● WHAT TO DO: Scan the data below. Pull out each line where "picture" occurs.

● DATA LISTING:
━━━━━━━━━━━━━━━━
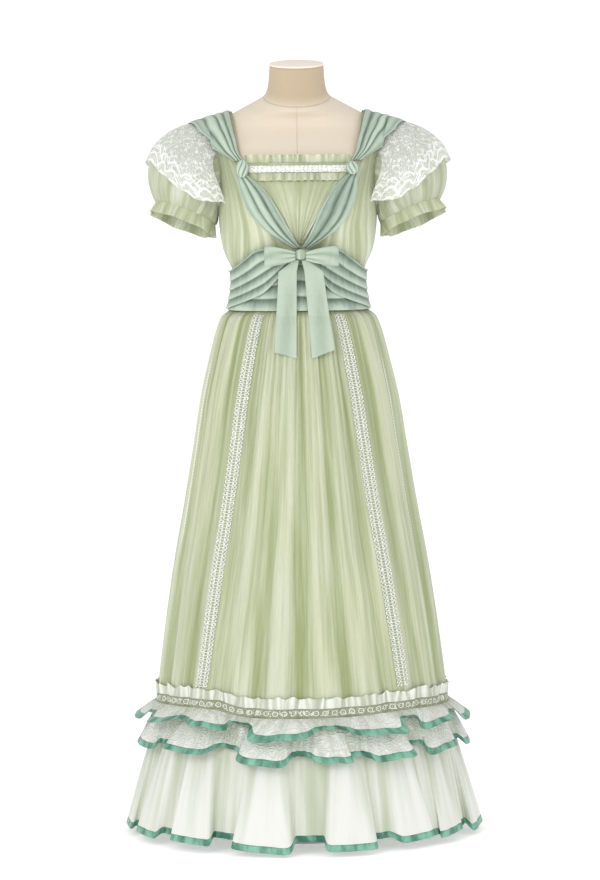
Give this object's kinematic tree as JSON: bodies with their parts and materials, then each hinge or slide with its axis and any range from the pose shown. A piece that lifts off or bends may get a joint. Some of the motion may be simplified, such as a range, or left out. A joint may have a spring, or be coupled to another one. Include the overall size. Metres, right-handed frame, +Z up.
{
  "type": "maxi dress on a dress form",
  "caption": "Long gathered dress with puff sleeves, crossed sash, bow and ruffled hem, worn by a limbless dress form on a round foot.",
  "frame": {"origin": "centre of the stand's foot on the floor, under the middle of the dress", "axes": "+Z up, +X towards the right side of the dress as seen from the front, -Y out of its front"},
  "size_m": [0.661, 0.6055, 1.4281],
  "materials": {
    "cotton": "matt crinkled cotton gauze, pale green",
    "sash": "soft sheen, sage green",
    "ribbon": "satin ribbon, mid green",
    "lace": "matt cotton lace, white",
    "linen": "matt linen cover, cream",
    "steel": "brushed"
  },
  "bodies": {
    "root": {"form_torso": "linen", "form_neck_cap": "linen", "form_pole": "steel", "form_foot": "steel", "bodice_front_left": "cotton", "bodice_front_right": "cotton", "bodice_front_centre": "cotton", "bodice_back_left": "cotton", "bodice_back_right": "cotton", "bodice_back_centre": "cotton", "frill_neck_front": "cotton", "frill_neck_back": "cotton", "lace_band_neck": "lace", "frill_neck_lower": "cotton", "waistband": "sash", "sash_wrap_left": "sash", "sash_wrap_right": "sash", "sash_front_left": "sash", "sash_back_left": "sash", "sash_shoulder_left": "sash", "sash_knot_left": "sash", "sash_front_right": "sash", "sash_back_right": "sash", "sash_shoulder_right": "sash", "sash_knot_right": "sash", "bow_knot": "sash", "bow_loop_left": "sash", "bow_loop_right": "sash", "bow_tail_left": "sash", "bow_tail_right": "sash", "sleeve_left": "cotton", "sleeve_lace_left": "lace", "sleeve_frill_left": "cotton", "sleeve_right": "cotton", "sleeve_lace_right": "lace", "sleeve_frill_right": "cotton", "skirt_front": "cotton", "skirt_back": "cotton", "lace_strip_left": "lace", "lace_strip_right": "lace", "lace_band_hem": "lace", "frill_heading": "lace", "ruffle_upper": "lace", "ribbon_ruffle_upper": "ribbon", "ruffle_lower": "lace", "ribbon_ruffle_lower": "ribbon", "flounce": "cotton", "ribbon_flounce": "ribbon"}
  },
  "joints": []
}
━━━━━━━━━━━━━━━━
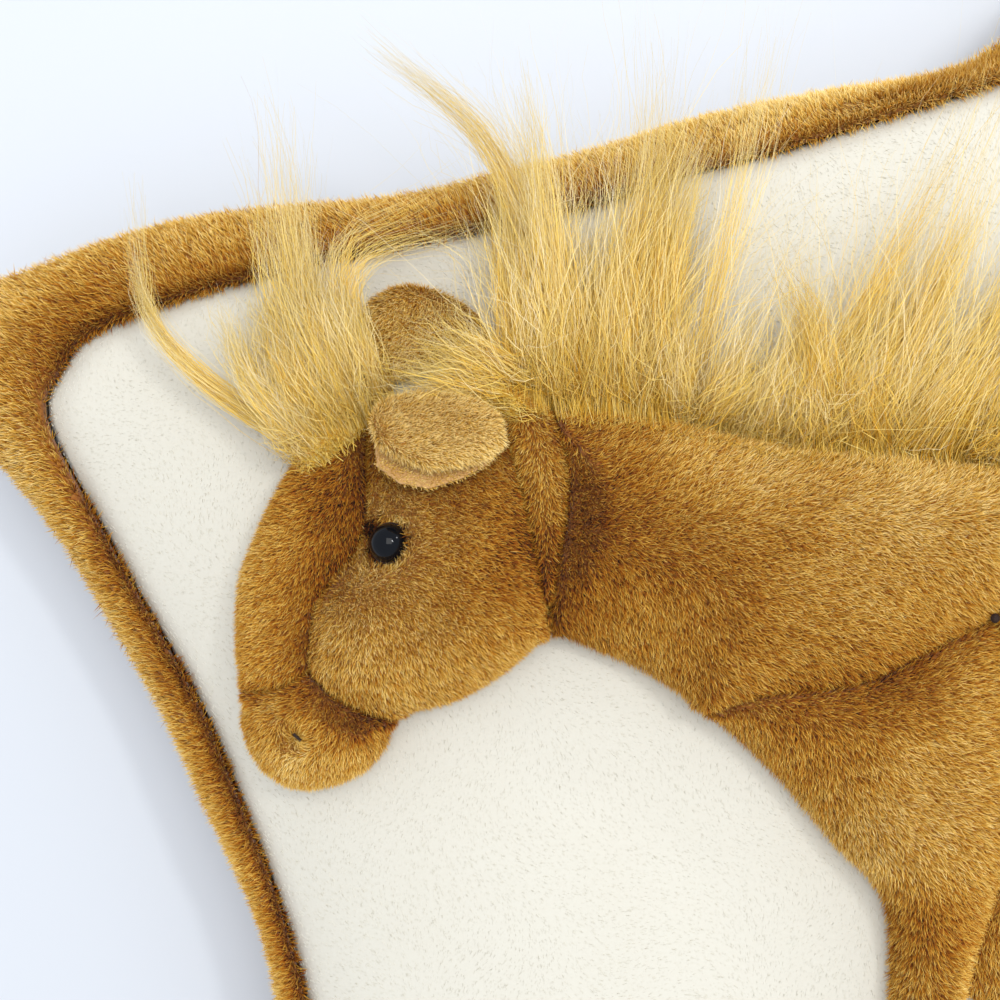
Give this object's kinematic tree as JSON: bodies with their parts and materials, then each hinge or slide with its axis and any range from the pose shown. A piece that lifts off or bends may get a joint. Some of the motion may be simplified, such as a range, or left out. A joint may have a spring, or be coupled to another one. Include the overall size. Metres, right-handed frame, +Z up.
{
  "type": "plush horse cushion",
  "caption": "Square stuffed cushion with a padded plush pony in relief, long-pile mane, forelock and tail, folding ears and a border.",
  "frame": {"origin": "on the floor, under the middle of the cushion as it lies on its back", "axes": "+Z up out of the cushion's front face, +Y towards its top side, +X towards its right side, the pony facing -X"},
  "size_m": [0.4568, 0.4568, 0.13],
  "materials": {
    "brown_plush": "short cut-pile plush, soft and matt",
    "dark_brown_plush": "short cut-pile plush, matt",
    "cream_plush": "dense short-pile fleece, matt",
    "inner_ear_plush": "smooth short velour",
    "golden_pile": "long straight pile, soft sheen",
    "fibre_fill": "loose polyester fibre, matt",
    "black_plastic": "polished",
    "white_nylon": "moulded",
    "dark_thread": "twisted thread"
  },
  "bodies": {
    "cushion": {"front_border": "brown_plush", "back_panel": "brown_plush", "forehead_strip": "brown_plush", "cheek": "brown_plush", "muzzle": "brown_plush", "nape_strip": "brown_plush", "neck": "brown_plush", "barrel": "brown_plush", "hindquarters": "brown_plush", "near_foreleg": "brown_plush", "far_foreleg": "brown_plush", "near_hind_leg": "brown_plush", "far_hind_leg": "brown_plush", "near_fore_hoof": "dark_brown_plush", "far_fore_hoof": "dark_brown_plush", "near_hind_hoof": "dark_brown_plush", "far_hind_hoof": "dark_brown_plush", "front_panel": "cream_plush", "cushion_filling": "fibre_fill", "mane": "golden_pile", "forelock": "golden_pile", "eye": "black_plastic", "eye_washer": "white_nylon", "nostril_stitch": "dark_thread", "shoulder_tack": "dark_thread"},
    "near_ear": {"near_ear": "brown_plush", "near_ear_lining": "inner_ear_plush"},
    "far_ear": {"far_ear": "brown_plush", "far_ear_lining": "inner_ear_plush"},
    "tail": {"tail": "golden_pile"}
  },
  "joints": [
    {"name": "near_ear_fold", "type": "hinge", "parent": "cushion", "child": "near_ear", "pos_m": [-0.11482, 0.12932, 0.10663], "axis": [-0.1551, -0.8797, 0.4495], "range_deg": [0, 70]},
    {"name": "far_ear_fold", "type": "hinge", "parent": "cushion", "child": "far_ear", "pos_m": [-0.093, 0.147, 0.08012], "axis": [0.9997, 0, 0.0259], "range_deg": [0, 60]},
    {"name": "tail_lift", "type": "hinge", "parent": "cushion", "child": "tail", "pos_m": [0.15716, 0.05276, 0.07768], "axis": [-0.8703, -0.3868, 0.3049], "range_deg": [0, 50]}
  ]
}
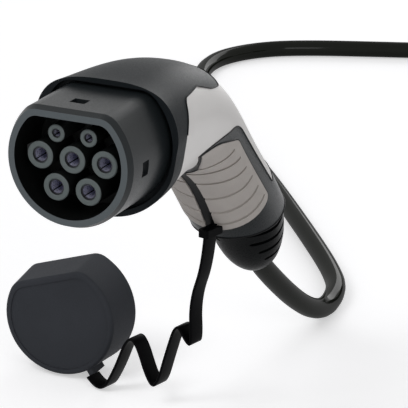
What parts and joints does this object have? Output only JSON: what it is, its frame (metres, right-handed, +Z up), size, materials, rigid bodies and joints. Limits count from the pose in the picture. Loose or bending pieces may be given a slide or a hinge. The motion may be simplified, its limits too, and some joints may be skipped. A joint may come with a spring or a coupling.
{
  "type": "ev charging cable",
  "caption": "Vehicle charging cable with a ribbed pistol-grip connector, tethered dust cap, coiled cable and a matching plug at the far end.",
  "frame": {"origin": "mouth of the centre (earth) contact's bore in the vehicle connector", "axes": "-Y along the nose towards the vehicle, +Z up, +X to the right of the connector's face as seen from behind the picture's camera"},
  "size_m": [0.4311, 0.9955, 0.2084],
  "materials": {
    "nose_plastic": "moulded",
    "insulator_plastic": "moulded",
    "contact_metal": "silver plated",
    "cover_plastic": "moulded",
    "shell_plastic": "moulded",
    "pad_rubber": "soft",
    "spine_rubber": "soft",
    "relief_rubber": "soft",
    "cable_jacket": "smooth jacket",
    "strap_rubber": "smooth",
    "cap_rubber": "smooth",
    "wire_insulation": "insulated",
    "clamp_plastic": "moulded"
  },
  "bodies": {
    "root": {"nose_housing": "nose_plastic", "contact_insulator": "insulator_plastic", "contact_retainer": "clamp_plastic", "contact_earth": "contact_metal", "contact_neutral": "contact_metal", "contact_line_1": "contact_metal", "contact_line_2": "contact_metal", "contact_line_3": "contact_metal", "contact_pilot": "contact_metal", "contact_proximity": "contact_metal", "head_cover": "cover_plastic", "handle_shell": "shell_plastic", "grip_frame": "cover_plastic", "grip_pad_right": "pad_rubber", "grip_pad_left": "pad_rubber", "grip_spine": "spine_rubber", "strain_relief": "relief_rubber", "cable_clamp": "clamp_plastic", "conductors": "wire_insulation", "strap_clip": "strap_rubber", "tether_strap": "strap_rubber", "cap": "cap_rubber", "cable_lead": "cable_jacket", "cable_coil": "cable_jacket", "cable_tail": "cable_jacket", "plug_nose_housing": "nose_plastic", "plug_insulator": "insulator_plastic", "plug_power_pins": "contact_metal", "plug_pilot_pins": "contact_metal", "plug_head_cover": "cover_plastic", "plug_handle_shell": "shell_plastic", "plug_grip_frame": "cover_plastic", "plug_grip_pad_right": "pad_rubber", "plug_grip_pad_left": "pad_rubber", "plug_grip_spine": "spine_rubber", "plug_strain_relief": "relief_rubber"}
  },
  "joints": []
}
━━━━━━━━━━━━━━━━
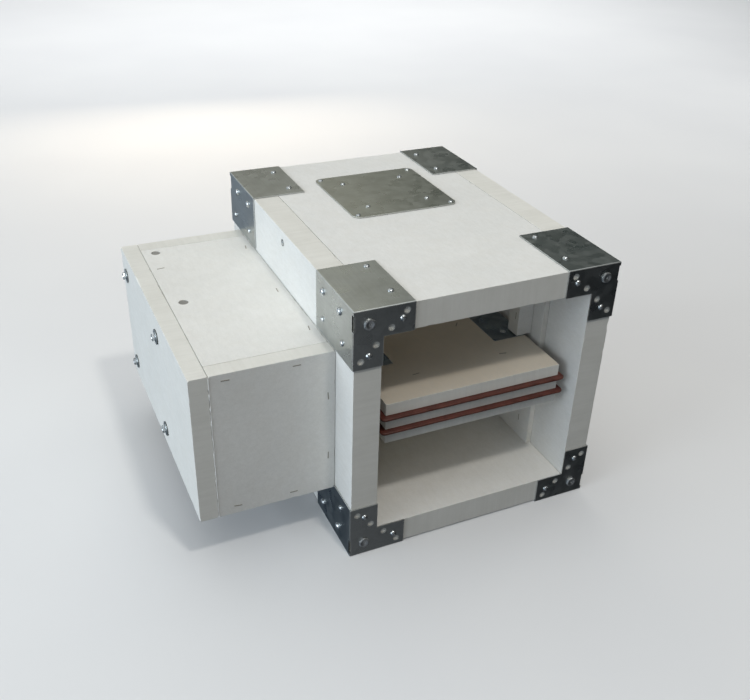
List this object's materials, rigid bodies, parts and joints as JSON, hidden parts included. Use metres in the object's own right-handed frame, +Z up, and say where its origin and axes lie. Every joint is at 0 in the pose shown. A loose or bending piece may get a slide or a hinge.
━━━━━━━━━━━━━━━━
● OUTPUT FOR THIS EXERCISE:
What parts and joints does this object have? Output only JSON: what it is, its frame (metres, right-handed, +Z up), size, materials, rigid bodies and joints. Limits count from the pose in the picture. Loose or bending pieces may be given a slide or a hinge. The motion may be simplified, its limits too, and some joints may be skipped. A joint may come with a spring or a coupling.
  "frame": {"origin": "mouth of the centre (earth) contact's bore in the vehicle connector", "axes": "-Y along the nose towards the vehicle, +Z up, +X to the right of the connector's face as seen from behind the picture's camera"},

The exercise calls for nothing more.